My kids (my son is Korean but we are a pretty white family) could use chopsticks about the same time they could use a spoon or fork - and long before they could dependably use a knife. Probably around three or four. We did have kids chopsticks - they are connected at the top - and there is the starter chopstick trick that you use a rubber band for. They are eight and nine now and I honestly can’t remember ever taking them out for Chinese or Thai or Sushi and having them use a spoon or fork (other than the spoon for soup).

The rice you eat with chopsticks tends to be sticky rice and is easy to eat with chopsticks.

I’ve had what was supposedly sticky rice, but it wasn’t so sticky that I could make it work very well!

I never thought about using chopsticks with “training wheels” so to speak. It seems like having them connected at the top would teach you to grip things the wrong way, but it might be a decent do-fer until a kid was old enough to control real chopsticks better.

Chopsticks are never used for rice in Thailand except by hardcore ethnic Chinese. Western tourists who think they are being “local” by using chopsticks with rice are quietly snickered at. For rice, a spoon is always used. Chopsticks are for noodle dishes and picking up items from commual dishes in the middle of a table.

The practice of using chopsticks with rice seems to be purely Chinese, although I don’t know about Japanese or Koreans.
As for what age, I’m not sure. Pretty young, I guess, but I’m never around children.

In Thailand, sticky rice is strictly finger food. You roll it into a ball, make a little dent in it with your thumb and scoop up a morsel from a communal dish with it. The lower-quality sticky rice is annoying, because little bits of it stick to your hands and fingers. The good-quality stuff peels right off the skin without sticking, like Teflon.

That’s the other thing, as Siam Sam mentions - be aware tat saying "Asian
when asking such a broad question is not useful. All of the Asian cultural groups are different. They use chopsticks at different ages. And some Asians don’t even use chopsticks - witness Indians. We’re Asian, too!

Everybody hears Asian and thinks “Chinese”.

Those are common here, too, but they’re not for children, at least not here. You’re supposed to break them apart and then use them. They’re cheapie chopsticks handed out in the lower-priced places.

There are two different kinds of joined chopsticks. There are children’s training chopshicks, where the join is flexible, and makes the chopsticks work like a pair of tongs, and there are the disposable chopsticks that you break apart and use like ordinary chopsticks.

Ah, that’s right. Well, like I said, I’m never around children.

I do realize that India is part of Asia, and no offense was intended. I didn’t mean to imply that ALL Asian children necessarily use chopsticks, but I was guessing that the overwhelming majority of very small children who are taught to use chopsticks are in fact from various Asian ethnic backgrounds. I used “Asian” in the thread title as shorthand more than anything; in the OP I wrote, “In cultures where chopsticks are the primary or only eating utensil, at what age do kids learn to use them well?”

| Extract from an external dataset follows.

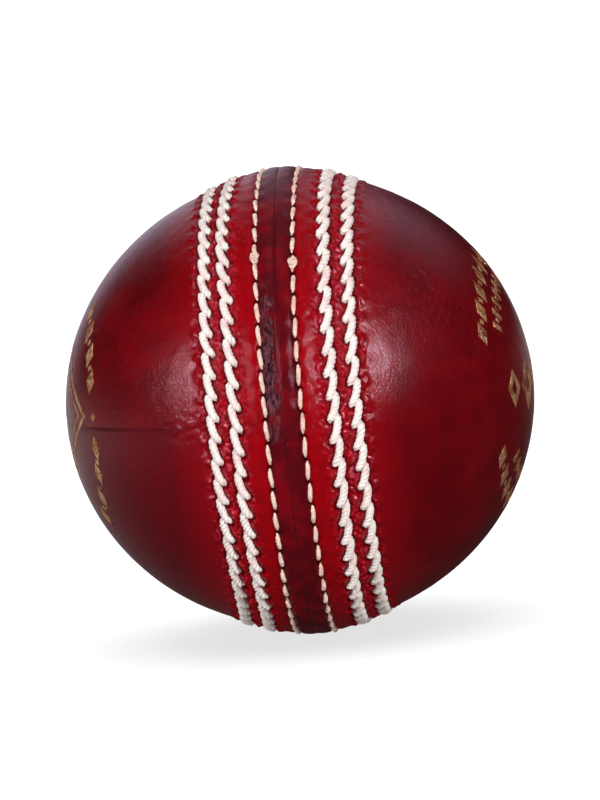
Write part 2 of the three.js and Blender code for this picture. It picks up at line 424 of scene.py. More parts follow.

This is what they look like: HugeDomains.com (the chopsticks, not children)

I’ve still not seen those very often, but then like I said, I’m not around childen. But they don’t seem very common in the stores here. When I read “joined together at the top,” I immediately thought of the disposable kind.

None taken, just a little pout at always being left out. :slight_smile:

My own, fairly Americanized half-Chinese kids only learned to use chopstick after the age of 5. I admit, I’m giving my son a hard time about it now and he’s 4-1/2. I’m not a very good teacher as I don’t remember learning how to use them myself, though I do remember not being able to use them very well, so I figure it’s a matter of forcing them to use it and they’ll get better at it with practice. I never had those “rubber ball” versions as a kid either, just ones that were shorter in length.

As for eating rice with chopsticks – it’s not hard to do, because to eat rice Chinese style, you eat it out of a bowl that’s lifted to your mouth, shoveling it in with sweeping motions. I sometimes see people picking up rice off of a plate and lifting it to one’s mouth by using them sideways, but only if for some reason the rice was not served in a bowl (an oddity already) and if there is no spoon on hand.

This is an easier way to make chopsticks with “training wheels”. It’s cheaper than buying the joined kind and works better than using a rubber band.

The rubber band trick seems to be more common than trainers - and the “sink or swim” method more common yet (which is how my kids learned) - at least among Asian immigrants in the U.S. But a generic Asian market (which is, by the way, almost never an Indian market in at least this part of the U.S. - those are different) will generally carry children’s chopsticks.